Where Odoo is selected, recommended applications should be tied directly to the business problem. Inventory, Purchase, Sales and Accounting are often foundational for distributors. Documents can improve control over supplier and logistics records. Quality may be relevant where inspection or traceability matters. Helpdesk can support post-sale service workflows. Studio should be used carefully and governed to avoid uncontrolled customization. The OCA Ecosystem may extend capabilities in a practical way, but every extension should be assessed for maintainability, upgrade path and ownership.
Architecture trade-offs that executives should not ignore
The most important architecture trade-off is standardization versus specialization. Standardization improves governance, analytics consistency and supportability. Specialization can preserve operational advantage in complex warehouse environments. A second trade-off is speed versus redesign depth. Faster migrations reduce project fatigue but may carry forward poor process design. A third trade-off is flexibility versus control. Highly configurable platforms can adapt to business nuance, but without governance they can accumulate technical debt. These trade-offs should be made explicitly by a steering group, not implicitly through implementation shortcuts.
Cloud-native architecture becomes relevant when the organization needs resilience, observability and scalable integration patterns. In partner-managed or enterprise-managed environments, technologies such as Kubernetes, Docker, PostgreSQL and Redis may support operational consistency and enterprise scalability, but they are not business value by themselves. Their value appears when they improve release discipline, performance management, disaster recovery and environment standardization. For many organizations, this is where a managed operating model adds more value than raw infrastructure ownership.
Common mistakes in distribution ERP consolidation
- Treating warehouse replacement as a local operations project instead of an enterprise data and process transformation.
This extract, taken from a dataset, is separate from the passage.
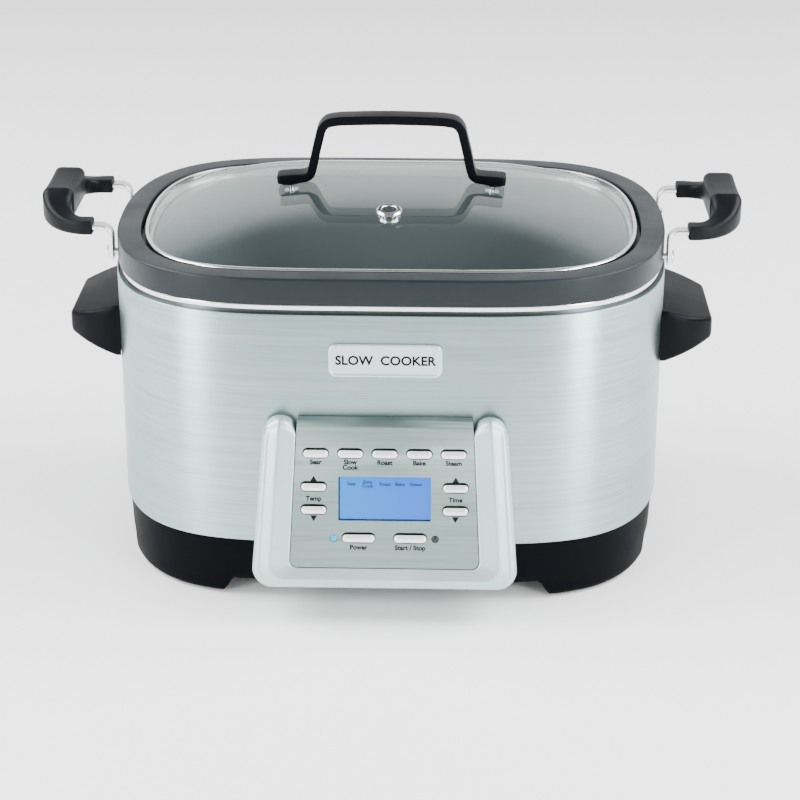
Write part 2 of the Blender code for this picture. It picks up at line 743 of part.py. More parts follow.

- Underestimating the effort required to harmonize item, pricing and customer master data across acquired or decentralized entities.
- Selecting a platform based on feature checklists without validating real warehouse scenarios and exception handling.
- Over-customizing early and creating upgrade barriers before the core operating model is proven.
- Ignoring governance for security, segregation of duties, compliance and identity and access management until late in the program.
- Assuming integration complexity disappears after consolidation when external carriers, EDI, marketplaces and analytics still require disciplined enterprise integration.
Decision framework for CIOs, architects and partners
A sound decision framework asks five executive questions. First, does the target platform reduce operational fragmentation across warehouse, finance and commercial processes? Second, can it support the required level of process variation without creating unsustainable customization? Third, is the deployment and support model aligned with internal capability and governance expectations? Fourth, does the licensing structure support growth, partner access and broad adoption? Fifth, can the implementation ecosystem deliver the program with accountability for architecture, migration and post-go-live operations?
This is also where partner strategy matters. Some organizations need a software vendor relationship. Others need a partner-first model that supports white-label ERP delivery, managed operations and ecosystem coordination across implementation partners, MSPs and system integrators. SysGenPro is most relevant in the second scenario, where partners or enterprise teams need a White-label ERP Platform and Managed Cloud Services approach that supports controlled deployment, operational consistency and long-term sustainability without forcing a one-size-fits-all commercial model.
Future trends shaping distribution ERP modernization
The next phase of distribution ERP will be defined less by standalone transactions and more by decision support, automation and governance. AI-assisted ERP will increasingly help with exception handling, demand signals, document extraction and workflow prioritization, but only where master data and process controls are reliable. Business Intelligence and Analytics will move closer to operational teams, making inventory, supplier performance and margin visibility more actionable. Governance, Compliance and Security will remain central as organizations expand digital access across suppliers, customers and distributed workforces.
The strategic implication is clear: choose an ERP architecture that can evolve. That means strong APIs, disciplined extension patterns, support for workflow automation, practical multi-company management and a deployment model that can adapt as the business grows. The goal is not simply to replace a legacy warehouse system. It is to create a platform foundation that can absorb future channels, acquisitions, automation initiatives and reporting demands without another major reset.
Executive Conclusion
Distribution ERP migration is ultimately a consolidation and operating model decision, not just a software selection exercise. The best platform is the one that reduces fragmentation, improves inventory and financial control, supports enterprise integration and can be governed sustainably over time. Odoo ERP deserves consideration where distributors want broad process coverage, flexibility, workflow automation and a practical path to modernization without unnecessary suite complexity. Other approaches may be more appropriate where warehouse specialization is the dominant requirement. The executive priority should be to compare trade-offs honestly, model TCO over the full lifecycle and choose a migration path that protects fulfillment while building a more coherent enterprise architecture.